Compliance management: A critical part of the SOC’s responsibility is ensuring that applications, security tools, and processes comply with privacy regulations. Successful compliance management indicates that an organization maintains high information security.

Best practice for SOC teams 

Security operations teams face many challenges: overworked, understaffed, and wasting time on manual tasks. SOC best practice ensures that security operations maintain an effective strategy that allows teams to thrive and keep organizations secure. 

Strategy Creates Structure: An organization’s cybersecurity posture and business goals should always be in alignment. This process should include an enterprise-wide assessment, during which the team can take inventory of existing assets and resources and identify gaps or potential vulnerabilities within the business. Another key aspect of strategic planning is developing a clear, comprehensive set of processes that will guide the SOC team. These processes should cover all manners of operation, including monitoring, detection, response, and reporting. The organization’s security policy standards should be used to define responsibilities in relation to tasks and accountability for response.

Implement an effective security stack: The SOC comprises different people, processes, and technologies that create security operations teams. Organizing the SOCs tools allow for rapid response to cyber threats, saving time for the team and ensuring threats are contained. A security stack is a vital asset in an effective SOC. Developing a security stack is a continuous process, requiring SOCs to monitor the system for vulnerabilities and threats and update the security stack as needed to keep up with the ever-evolving threat landscape.

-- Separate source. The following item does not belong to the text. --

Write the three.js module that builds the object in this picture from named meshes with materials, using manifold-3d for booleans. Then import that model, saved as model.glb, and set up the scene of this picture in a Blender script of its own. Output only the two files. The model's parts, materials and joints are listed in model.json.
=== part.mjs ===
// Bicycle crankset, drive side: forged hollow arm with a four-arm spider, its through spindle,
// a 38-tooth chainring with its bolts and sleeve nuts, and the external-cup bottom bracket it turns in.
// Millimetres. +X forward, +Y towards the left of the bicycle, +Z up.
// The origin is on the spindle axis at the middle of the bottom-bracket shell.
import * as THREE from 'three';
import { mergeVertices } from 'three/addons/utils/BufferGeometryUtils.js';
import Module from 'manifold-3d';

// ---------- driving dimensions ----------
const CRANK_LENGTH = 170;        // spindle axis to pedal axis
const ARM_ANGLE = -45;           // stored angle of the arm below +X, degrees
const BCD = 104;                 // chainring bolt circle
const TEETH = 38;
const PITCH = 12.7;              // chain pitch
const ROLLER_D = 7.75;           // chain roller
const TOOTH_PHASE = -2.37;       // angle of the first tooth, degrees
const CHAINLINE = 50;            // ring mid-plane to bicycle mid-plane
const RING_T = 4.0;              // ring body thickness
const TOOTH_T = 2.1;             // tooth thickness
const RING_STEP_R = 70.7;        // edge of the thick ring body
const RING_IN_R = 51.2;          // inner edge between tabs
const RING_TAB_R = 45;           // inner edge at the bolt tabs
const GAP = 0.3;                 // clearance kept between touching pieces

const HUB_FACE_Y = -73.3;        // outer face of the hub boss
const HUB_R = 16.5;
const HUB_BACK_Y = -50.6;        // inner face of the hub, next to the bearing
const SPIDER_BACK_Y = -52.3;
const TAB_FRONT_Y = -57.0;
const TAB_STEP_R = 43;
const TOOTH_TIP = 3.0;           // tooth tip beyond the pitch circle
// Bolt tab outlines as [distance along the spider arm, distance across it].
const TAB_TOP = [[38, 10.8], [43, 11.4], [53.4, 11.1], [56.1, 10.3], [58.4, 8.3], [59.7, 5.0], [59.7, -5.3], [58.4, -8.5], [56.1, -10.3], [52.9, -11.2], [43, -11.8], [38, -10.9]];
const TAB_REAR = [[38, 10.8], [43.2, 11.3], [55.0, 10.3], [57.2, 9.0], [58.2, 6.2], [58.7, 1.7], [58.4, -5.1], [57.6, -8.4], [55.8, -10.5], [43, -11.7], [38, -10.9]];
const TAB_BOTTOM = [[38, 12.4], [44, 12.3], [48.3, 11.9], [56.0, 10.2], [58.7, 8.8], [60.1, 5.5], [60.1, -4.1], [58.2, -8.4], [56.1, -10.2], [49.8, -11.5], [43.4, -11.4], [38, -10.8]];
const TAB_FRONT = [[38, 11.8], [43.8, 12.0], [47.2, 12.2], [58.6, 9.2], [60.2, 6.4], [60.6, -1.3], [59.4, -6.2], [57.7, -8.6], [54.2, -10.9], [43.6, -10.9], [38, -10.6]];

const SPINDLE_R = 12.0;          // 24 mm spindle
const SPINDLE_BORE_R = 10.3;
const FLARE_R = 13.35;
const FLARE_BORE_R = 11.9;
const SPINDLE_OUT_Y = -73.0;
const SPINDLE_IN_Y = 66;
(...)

Leverage AI: Security analysts often experience fatigue from repetitive and time-consuming tasks. These tasks, such as alert triage, can quickly become monotonous and drain the enthusiasm of even the most dedicated analysts. Automating these mundane tasks allows team members to focus on more intellectually stimulating and challenging work. In recent years, AI has progressed to the point that it can intelligently handle tasks that were once out of reach, freeing up valuable time and energy for security analysts. 

Vital Role of the SOC

SOCs are crucial to maintaining business availability, continuity, and reputation. SOC analysts are most effective when they have tools that enable them to spend less time on tedious tasks and can instead focus on more valuable work like system hardening and threat hunting. AI can be a powerful ally for analysts as it helps them be more productive and effective in their efforts. This in turn helps ensure incidents can be recognized and addressed before they become breaches.